Several factors shape the rate you're actually offered:
- Your credit score — the biggest single factor. Lenders reserve their sharpest rates for borrowers with excellent credit histories.
- Vehicle age — new cars attract lower rates because they hold their value and give lenders stronger security. Cars older than seven years often can't be financed on a secured basis at all, which pushes you into higher-rate unsecured territory.
- Loan type — a secured car loan (where the car serves as collateral) consistently attracts lower rates than an unsecured personal loan.
- Loan term — some lenders charge higher rates on longer loan terms. A lower monthly repayment over seven years can end up costing significantly more in total interest than a five-year term.
- Employment type — PAYG employees typically get better rates than the self-employed or those on irregular income.
The uncomfortable truth? Less than a third of Australians — just 30% — say they feel confident comparing and selecting a car loan without help from a professional. And 28% of people who've already taken out a car loan say they regret their choice. Of those, nearly half say their main regret was relying on the salesperson at the dealership to guide them on finance.

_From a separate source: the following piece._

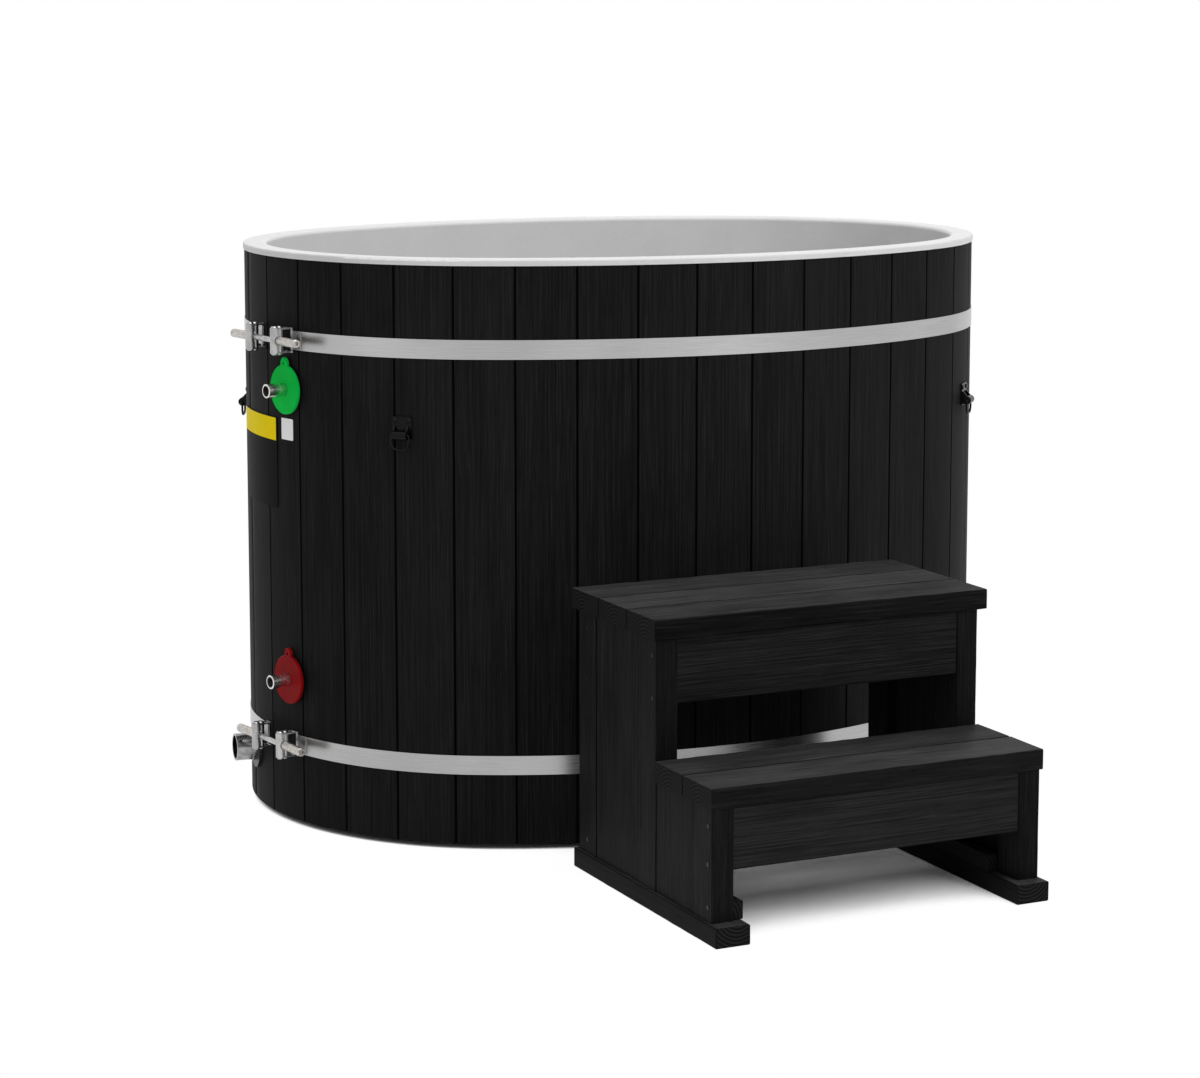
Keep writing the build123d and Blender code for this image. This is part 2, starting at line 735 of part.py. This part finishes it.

The Dealer Finance Problem
Dealer finance is convenient — you pick your car and sort your loan in the same room on the same day. But convenience has a price. Dealership finance has been consistently flagged as involving higher fees and less transparency around rates and charges. Some borrowers also report poor post-sale support. The dealer isn't your finance adviser. They earn a commission or margin on the finance they sell you, which means their incentive is not always aligned with getting you the best deal.
Here's the move that changes the dynamic: get pre-approved financing before you walk onto the lot. When you already have an approved rate in your pocket, you can negotiate on the car's price — not get distracted managing two negotiations at once while someone hands you a coffee and tells you it's a great deal.
The EV Angle: A Timely Wrinkle Worth Knowing
If you're considering an electric vehicle, there's a separate — and time-sensitive — finance consideration at play right now. The Federal Government's Fringe Benefits Tax (FBT) exemption for EVs purchased through novated leases is being wound back. The full exemption for eligible battery electric vehicles continues until 31 March 2027 — but from 1 April 2027, a $75,000 price cap kicks in, meaning only EVs at or below that value will retain the full exemption. From 1 April 2029, the full exemption ends entirely and is replaced with a 25% discount. Plug-in hybrids already lost their eligibility back in April 2025 and won't be reinstated.
What this means practically: if you're an employee considering an EV through salary packaging, the current window — where you can structure the full finance and running costs from pre-tax dollars with zero FBT — is open, but not for much longer. The key deadline to be aware of is 31 March 2027. Speak to a financial adviser or registered tax agent about how this applies to your situation before making any decisions.
For context on how fast things are shifting: EVs hit a record 16.4% of all new car sales in Australia in April 2026 — roughly one in every six vehicles sold. EV sales were up 157.2% year-on-year that month, while petrol vehicle sales tumbled by 30.1% over the same period. The market is moving fast, and the finance rules are moving with it.
The Green Car Loan Discount — Worth Checking
One genuinely useful piece of news for EV buyers who aren't going through a novated lease: green car loans. Around 40% of lenders currently offer discounted car loan interest rates specifically for EVs and plug-in hybrids. The lowest green car loan rates available right now start from under 5.54% p.a. comparison rate for eligible electric vehicles — meaningfully below the rates available for equivalent petrol cars. If you're buying an EV outright or through a standard car loan, it's worth specifically asking about green loan products rather than assuming the rate you're offered is the only one available.
What to Actually Do Before You Sign Anything
- Always compare the comparison rate — not just the advertised rate. If a lender won't tell you the comparison rate upfront, walk away.
- Check if the comparison rates are like-for-like — by law, comparison rates are calculated on a standardised example (usually a $30,000 loan over five years). Different loan amounts or terms will produce a different comparison rate, so the fine print matters.
- Watch out for fees buried in the structure — establishment fees, monthly account-keeping fees, early exit fees, and balloon payment structures can all significantly change the true cost of a loan.
- Get personalised quotes from multiple lenders — the advertised rate is for the best-case borrower. Your actual rate depends on your credit profile, income, and vehicle choice. Get real quotes, not brochure rates.
- Consider your loan term carefully — a longer term lowers your weekly payment but increases total interest paid. Make sure you know the total cost of the loan over its full life, not just the monthly repayment.
Where Milam Fits In
Standard car finance — whether it's a dealer loan, a bank loan, or a traditional GFV product — is built around one thing: collecting repayments. At the end of the loan, the asset has depreciated, and you've paid interest on it the whole way. You get nothing back.
Milam does it differently. Our customers get lower weekly repayments and an equity payout when they return the car — instead of walking away empty-handed like they would on a standard Guaranteed Future Value loan. It's a structure designed to actually put money back in your pocket, not just extract it.
Understanding the comparison rate — and what it reveals about the true cost of finance — is the first step toward making a smarter decision about how you fund your next car. Don't let a small number on a big sign make a $3,000 decision for you.
This article contains general information only and does not constitute financial advice. Speak to a financial adviser or registered tax agent before making any finance or tax decisions.
The RBA reports the average car loan rate is around 9.06% p.a. — yet lenders keep advertising rates well below that. The gap between what's on the sign and what you'll actually pay can cost thousands. Always compare the comparison rate, not just the headline number.